When a mechanic's lien is placed on a property, the property's owner can apply to the Superior Court or to any judge of the Superior Court for a hearing to determine whether the lien should be discharged or reduced. The court or judge must order reasonable notice of the application to be given to the named lienor and to other owners, if they are not a party to the application, and must set a date for the hearing. If any of the parties reside out of state, the notice must be given by personal service, registered or certified mail, publication or such other method as the court or judge directs. At least four days notice must be given prior to the hearing date (CGS § 49-35a (a)). The law specifies the form for the application, order, and summons (CGS § 49-35a (b)).
When the hearing is held, the lienor must first establish that there is probable cause. Anyone entitled to notice can appear and be heard and prove that the validity of the lien should not be sustained or that the amount is excessive and should be reduced. The court or judge can:
1. deny the application or motion if probable cause is established that the lien is valid;
2. order the lien discharged if probable cause is not established or if its invalidity is established by clear and convincing evidence;
3. reduce the amount of the lien if it is found to be excessive; or
4. order the lien discharged or reduce its amount conditioned on the posting of a bond set by the judge, sufficient to indemnify the lienor for any damage that may occur from the discharge or reduction (CGS § 49-35b(a)).
An appeal must be filed within seven days of the decision. The effect of the order is automatically stayed for the seven days. Within that period, the party appealing can file an application with the clerk of the court, requesting a stay of the order pending the appeal and listing the reasons for the request. The applicant must send a copy of the application to all the other parties. Upon filing of the application, the effect of the order is further stayed until a decision is made on it. A hearing on the application must be held promptly. The order must be stayed if the party appealing posts a bond. After the hearing, the court can set a bond, grant a stay, deny the stay, or condition the granting of the stay on the giving of a bond. Any order of discharge, reduction, or stay takes effect when a certified copy is recorded on the land records in the town where the lien was originally recorded (CGS § 49-35c).
The law says that no mechanic's lien can attach to any property in favor of anyone to a greater amount than the price which the owner agreed to pay for buildings or the development of the lot. When there are several claimants and the amount of their total claims exceeds that price, the claimants, other than the original contractor, must be first paid in full, if the amount of that price is sufficient, but if not, the funds must be apportioned among the claimants, other than the original contractor, in proportion to the amount of the debts due them. The court can direct the manner in which the claims are paid. In determining the amount for which a lien can attach, the owner must be allowed whatever payments he has made, in good faith, to the original contractor, before receiving notice of the lien.
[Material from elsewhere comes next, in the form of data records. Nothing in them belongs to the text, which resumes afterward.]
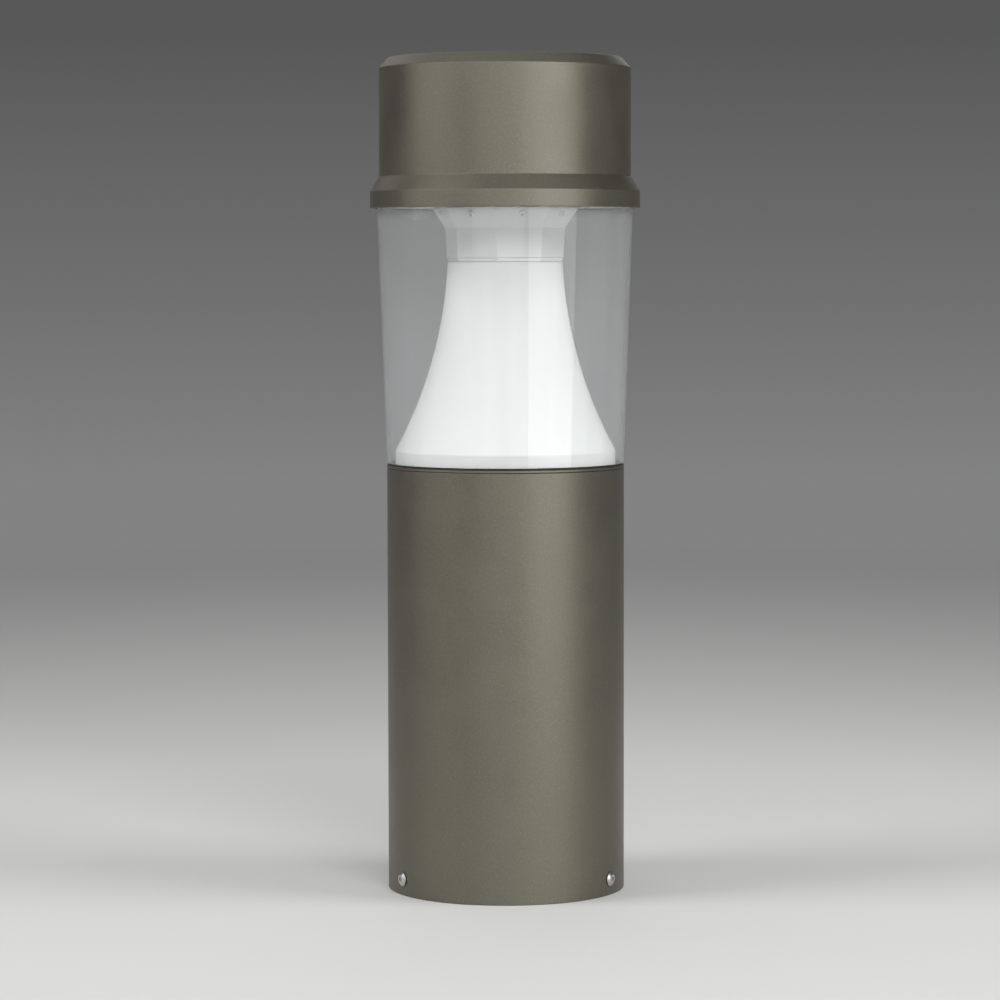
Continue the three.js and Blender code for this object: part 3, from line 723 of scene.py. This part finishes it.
CAN_BOTTOM, CAN_TOP = heights("can_housing")
CAN_BEND = 566.5
CAN_BOTTOM_R, CAN_BEND_R, CAN_TOP_R = 50.3, 51.6, 63.4
CAN_SHEET = 1.5
CAN_PLATE_R = 49.6
CAN_SCREW_Z = 578.7
CAN_SCREW_HOLE_R = 2.1
FLARE_TILT = math.atan((CAN_TOP_R - CAN_BEND_R) * math.cos(HALF_SIDE) / (CAN_TOP - CAN_BEND))
FACETS = [CORNER + 45 * (k + 0.5) for k in range(8)]


def can_plate():
    """The housing's bottom plate, with a small step all round its lower edge."""
    bottom, top = heights("can_plate")
    profile = [(CAN_PLATE_R - 1, bottom), (CAN_PLATE_R, bottom + 1), (CAN_PLATE_R, top - 0.3),
               (CAN_PLATE_R - 0.3, top)]
    holes = rod_holes(bottom - 1, top + 1) + [post(CABLE_HOLE, bottom - 1, top + 1, segments=MEDIUM)]
    return cut(octagon(profile, 1.6, closed=False), holes)


def flare_corner(z):
    """The flare's corner radius at a height."""
    return CAN_BEND_R + (CAN_TOP_R - CAN_BEND_R) * (z - CAN_BEND) / (CAN_TOP - CAN_BEND)


def on_facet(mesh, bearing, out=0.0):
    """Sets a shape that points along +Z square on the flare's facet."""
    apothem = flare_corner(CAN_SCREW_Z) * math.cos(HALF_SIDE)
    matrix = Matrix.Rotation(math.radians(bearing), 4, "Z") @ Matrix.Translation((0, -apothem, CAN_SCREW_Z))
    matrix = matrix @ Matrix.Rotation(math.pi / 2 + FLARE_TILT, 4, "X")
    return moved(mesh, matrix @ Matrix.Translation((0, 0, out)))


def facet_holes():
    return [on_facet(post(CAN_SCREW_HOLE_R, -14, 3), bearing) for bearing in FACETS]


def can_housing():
    """Sheet with eight sides that widen a little upwards to a bend, and a flared facet above each."""
    wall = CAN_SHEET / math.cos(HALF_SIDE)
    profile = [
        (CAN_BOTTOM_R - wall, CAN_BOTTOM, 0.3), (CAN_BOTTOM_R, CAN_BOTTOM, 0.4), (CAN_BEND_R, CAN_BEND, 1.6),
        (CAN_TOP_R, CAN_TOP, 0.3), (CAN_TOP_R - wall * 1.2, CAN_TOP, 0.3),
        (CAN_BEND_R - wall, CAN_BEND + 0.5, 0.6)]
    return cut(octagon(profile, 1.0, closed=True), facet_holes())


piece("reflector", reflector(), "white_paint")
piece("can_plate", can_plate(), "white_paint")
piece("can_housing", can_housing(), "white_paint", angle=20)
# Each can screw's socket takes black_plastic as painted shade inside its recess; the head is white paint.
for i, bearing in enumerate(FACETS):
    shape = screw(shank=1.8, length=8, head=3.2, height=1.8, socket=1.75, floor=0.1)
    piece(f"can_screw_{i + 1}", on_facet(shape, bearing, GAP), "white_paint", "black_plastic")

# ---- tie rods and nuts --------------------------------------------------

NUT_FLATS = 13
UPPER_THREAD = 584  # where the rods' upper thread starts


def nut(bottom, top):
    bore = threaded(ROD_R + 0.15, bottom - 1, top + 1, ROD_PITCH, 0.3, [(bottom, top)])
    return cut(hexagon(NUT_FLATS, bottom, top), [bore])


for i, place in enumerate(ROD_PLACES):
    bottom, top = heights(f"tie_rod_{i + 1}")
    stretches = [(bottom + 1, DECK_BOTTOM + 3), (UPPER_THREAD, top - 0.8)]
    rod = threaded(ROD_R, bottom, top, ROD_PITCH, 0.4, stretches)
    piece(f"tie_rod_{i + 1}", moved(rod, place=place), "stainless_steel")
    for node in (f"rod_nut_lower_{i + 1}", f"rod_nut_upper_{i + 1}"):
        piece(node, moved(nut(*heights(node)), place=place), "stainless_steel")

# ---- light engine -------------------------------------------------------

PLATE_R, SPIGOT_BOTTOM, PLATE_TOP = span("led_plate")
PLATE_BOTTOM = PLATE_TOP - 6
SPIGOT_INNER = 48
SEAT = PLATE_TOP + GAP
LEAD_HOLE = Vector((75, 0, 0))
LEAD_HOLE_R = 3.6
BOARD_INNER = 66
LED_RING = 81
CAP_RING = 80.0


def led_plate():
    """A disc with an eight-sided spigot under it, which the housing's screws enter."""
    disc = turned([
        (0, PLATE_BOTTOM), (PLATE_R, PLATE_BOTTOM, 0.6), (PLATE_R, PLATE_TOP, 0.8), (0, PLATE_TOP)],
        FINE, closed=False)
    gap = (CAN_SHEET + GAP) / math.cos(HALF_SIDE) / math.cos(FLARE_TILT)
    top = PLATE_BOTTOM + 1
    spigot = octagon([
        (SPIGOT_INNER, SPIGOT_BOTTOM, 0.4), (flare_corner(SPIGOT_BOTTOM) - gap, SPIGOT_BOTTOM, 0.6),
        (flare_corner(top) - gap, top), (SPIGOT_INNER, top)], 1.0, closed=True)
    holes = [post(CABLE_HOLE, PLATE_BOTTOM - 1, PLATE_TOP + 1, segments=MEDIUM),
             moved(post(LEAD_HOLE_R, PLATE_BOTTOM - 1, PLATE_TOP + 1), place=LEAD_HOLE)]
    return cut(join(disc, [spigot]), holes + rod_holes(PLATE_BOTTOM - 1, PLATE_TOP + 1) + facet_holes())


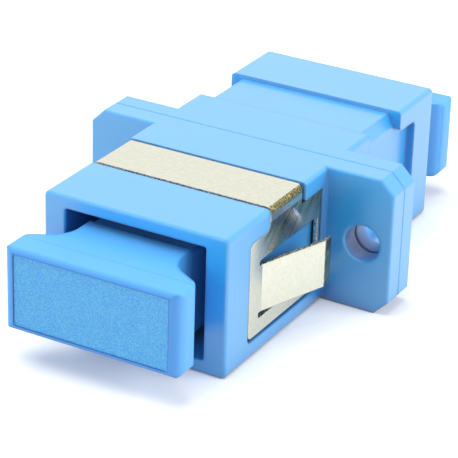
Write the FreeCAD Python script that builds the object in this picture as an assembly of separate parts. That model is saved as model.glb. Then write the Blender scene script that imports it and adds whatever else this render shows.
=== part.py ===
import FreeCAD, Part
import math
import os

from FreeCAD import Placement, Rotation, Vector

# SC simplex fibre adapter with a sprung panel clip and a dust cap in each socket, in mm.
# X runs across the flange, Y along the fibre with the clip and the front socket on -Y, Z up.
# The origin is the middle of the alignment sleeve, on the ferrule axis.

# Housing: two copies of one moulding, welded face to face across the middle of the flange
body_width = 12.78
body_height = 9.22
body_length = 27.9
body_edge_radius = 0.3
mouth_edge_radius = 0.16
hole_pitch = 18.0
hole_diameter = 2.4
hole_end_margin = 0.8
hole_rim_chamfer = 0.1
hole_parting_chamfer = 0.13
flange_thickness = 3.0
flange_corner = 0.93
flange_edge_radius = 0.12
parting_chamfer = 0.06
socket_width = 9.74
socket_height = 7.52
socket_corner_radius = 0.15
socket_rim_chamfer = 0.08
keyway_width = 2.4
keyway_length = 8.6
weld_pin_diameter = 1.0
weld_pin_length = 0.8
weld_pin_past_body = 1.03
weld_pin_apart = 5.8
weld_pin_clearance = 0.05

# Recess that the clip lies in
recess_top_depth = 0.27
recess_side_depth = 0.54
recess_collar = 5.03
recess_band_width = 4.52
recess_shoulder_height = 1.41
recess_front_margin = 2.68
recess_flange_rib = 0.5
recess_tooth_drop = 1.2
recess_sill = 1.1
recess_facet_across = 0.38
recess_facet_drop = 0.85

# Spring clip: one folded strip of stainless sheet
sheet = 0.25
clip_fold_radius = 0.12
clip_front_gap = 0.26
clip_edge_gap = 0.13
clip_band_gap = 0.25
clip_rear_gap = 0.08
clip_top_gap = 0.02
clip_side_gap = 0.18
clip_corner_radius = 0.4
window_front = 1.2
window_rear = 0.32
window_top = 1.55
window_bottom = -2.35
window_corner_radius = 0.17
slot_gap = 0.37
tab_root = 0.4
tab_length = 5.25
tab_angle = 19.0
tab_lip_length = 0.67
tab_fold_radius = 0.35

# Latch insert: base plate, sleeve holder and two hooked arms in one moulding
plate_thickness = 1.2
plate_side_rim = 0.4
plate_end_rim = 0.32
plate_clearance = 0.08
plate_corner_radius = 0.4
holder_wall = 0.54
holder_lip_length = 0.7
holder_lip_bore = 2.9
holder_lead_in = 0.3
holder_root_chamfer = 0.3
arm_length = 9.4
arm_thickness = 0.55
arm_height = 3.0
arm_flex_gap = 0.4
arm_root_radius = 0.3
hook_reach = 0.3
hook_length = 1.1
hook_flat = 0.3

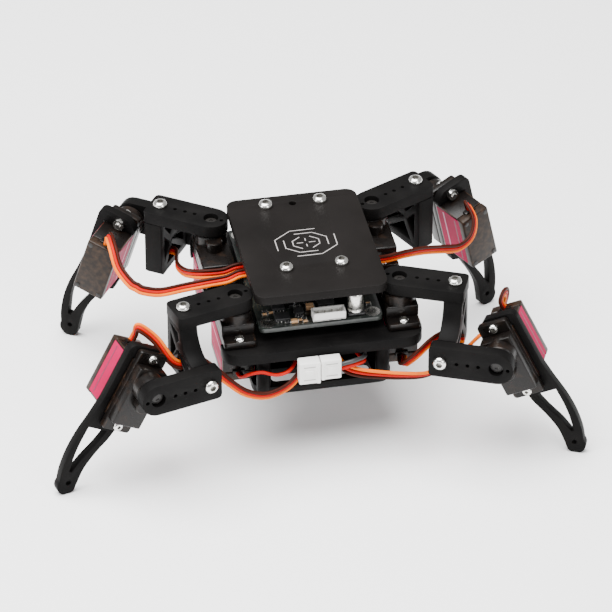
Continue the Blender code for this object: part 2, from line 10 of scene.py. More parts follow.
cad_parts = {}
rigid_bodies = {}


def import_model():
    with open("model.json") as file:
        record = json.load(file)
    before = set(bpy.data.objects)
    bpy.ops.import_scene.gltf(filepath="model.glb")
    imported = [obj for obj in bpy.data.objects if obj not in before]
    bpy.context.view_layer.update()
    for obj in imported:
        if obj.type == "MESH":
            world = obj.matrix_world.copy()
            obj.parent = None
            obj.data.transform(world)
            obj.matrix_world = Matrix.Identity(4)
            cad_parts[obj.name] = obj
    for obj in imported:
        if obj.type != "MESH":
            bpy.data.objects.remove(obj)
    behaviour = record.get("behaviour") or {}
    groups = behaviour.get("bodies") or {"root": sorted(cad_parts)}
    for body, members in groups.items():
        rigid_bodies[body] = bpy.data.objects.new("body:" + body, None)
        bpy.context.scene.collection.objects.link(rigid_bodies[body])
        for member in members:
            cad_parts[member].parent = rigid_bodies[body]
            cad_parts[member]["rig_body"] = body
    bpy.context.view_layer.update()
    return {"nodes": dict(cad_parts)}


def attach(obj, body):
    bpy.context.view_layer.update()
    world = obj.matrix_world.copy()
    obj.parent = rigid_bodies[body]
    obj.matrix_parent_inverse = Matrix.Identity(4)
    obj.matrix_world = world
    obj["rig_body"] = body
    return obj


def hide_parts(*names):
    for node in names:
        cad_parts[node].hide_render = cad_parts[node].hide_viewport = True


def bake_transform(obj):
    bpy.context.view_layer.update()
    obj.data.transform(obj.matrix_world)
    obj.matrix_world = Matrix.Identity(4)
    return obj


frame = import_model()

MM = 0.001

# ---- the CAD's driving sizes, in mm ---------------------------------------------------
STANCE = (Matrix.Translation((2.8705 * MM, -3.5365 * MM, 0)) @ Matrix.Rotation(math.radians(-0.59), 4, "Y")
          @ Matrix.Rotation(math.radians(2.97), 4, "X"))
LEGS = {                            # side in X, side in Y, yaw, lean of the foot plate
    "front_left": (-1, -1, 14.8, 30.0901),
    "front_right": (1, -1, 23.8, 27.1419),
    "back_left": (-1, 1, 34.1, 17.6102),
    "back_right": (1, 1, 25.6, 13.9116),
}
HIP_X = 29.5
HIP_Y = (-20.9, 27.4)
KNEE_U = 39.1
SCREW_U = 20.0
HALF_SPAN = 20.5
CASE_TO_FACE = 33.5
ARM_Z = 66.3
COVER_TOP = ARM_Z + 3.9
KNEE_Z = ARM_Z - HALF_SPAN
CASE_Z = ARM_Z - CASE_TO_FACE
BOARD_TOP = ARM_Z - 11.0
DECK_TOP = CASE_Z + 16.7
TRAY_TOP = CASE_Z - 0.3
PLATE_T = 3.2
POST_X = 9.9
POST_Y = (-14.6, 25.3)
UP = Vector((0, 0, 1))

# servo, in its own frame: origin on the output shaft at the case bottom
CASE = (-17.2, 5.8)
CASE_HALF = 5.9
CASE_H = 24.0
TABS = (-21.85, 10.45)
TAB = (17.0, 19.5)
TAB_HOLES = (-19.7, 8.3)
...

No payments made in advance of the time stipulated in the original contract can be considered as made in good faith, unless the owner gives notice of intention to make the payments in writing to each person known to have furnished materials or rendered services at least five days before he makes the payment (CGS § 49-36).
DISSOLUTION OF LIEN OR SUBSTITUTION OF BOND
Whenever a mechanic's lien has been placed on real estate, the owner or any interested person can apply to a judge of the Superior Court for the lien to be dissolved on substitution of a bond, and the judge must order reasonable notice of the application to be given to the lienor. If the lienor is not a Connecticut resident, the judge can order that notice be given by publication, registered or certified letter, or personal service. If the judge is satisfied that the applicant plans, in good faith, to contest the lien and the applicant offers an adequate bond, the judge must order the lien dissolved and substitute the bond for the lien. If the applicant, within 10 days, causes a copy of the order, certified by the clerk, to be recorded in the town clerk's office where the lien is recorded, the lien is dissolved. If a bond is substituted after an action for foreclosure of the lien is begun, the plaintiff in the foreclosure can amend his complaint, without costs, to make the action apply to the bond, with which he can join an action to recover on his claim. When a bond substitution occurs before the foreclosure action has begun, the plaintiff can join the action on the bond with an action to recover on his claim. Whenever a bond is substituted, the action to recover on the bond has to be brought within one year from the lien certificate's recording date, or the bond is void (CGS § 49-37).
After the substitution, the law gives the principal or surety on the bond an opportunity to apply to the court for a hearing on whether the lien for which the bond was substituted should be declared invalid or reduced in amount. The court must then set the date for the hearing and provide for at least four days' notice to the parties prior to the hearing. Hearing procedures are essentially the same as described above. Any order resulting from these applications is considered a final order for appeal purposes (CGS § 49-37).
DURATION OF LIEN VALIDITY
The law prohibits a mechanic's lien from continuing in force for a longer period than one year after the lien has been perfected, unless the party claiming the lien begins an action to foreclose it and records a notice of lis pendens on the land records of the town where the lien is recorded within one year from the date the lien was recorded or within 60 days of any final disposition of an appeal, whichever is later. When the one-year or 60-day period expires, without any action commencing, the lien is invalid and discharged as a matter of law. An action to foreclose a mechanic's lien is privileged in respect to trial assignment (CGS § 49-39). When these time limits expire, the lien is automatically extinguished and its continued existence without a release on the land records in no way affects the owner's title or the property's marketability (CGS § 49-40a).
The law sets out procedures for discharging liens that are invalid but not discharged of record (CGS § 49-51).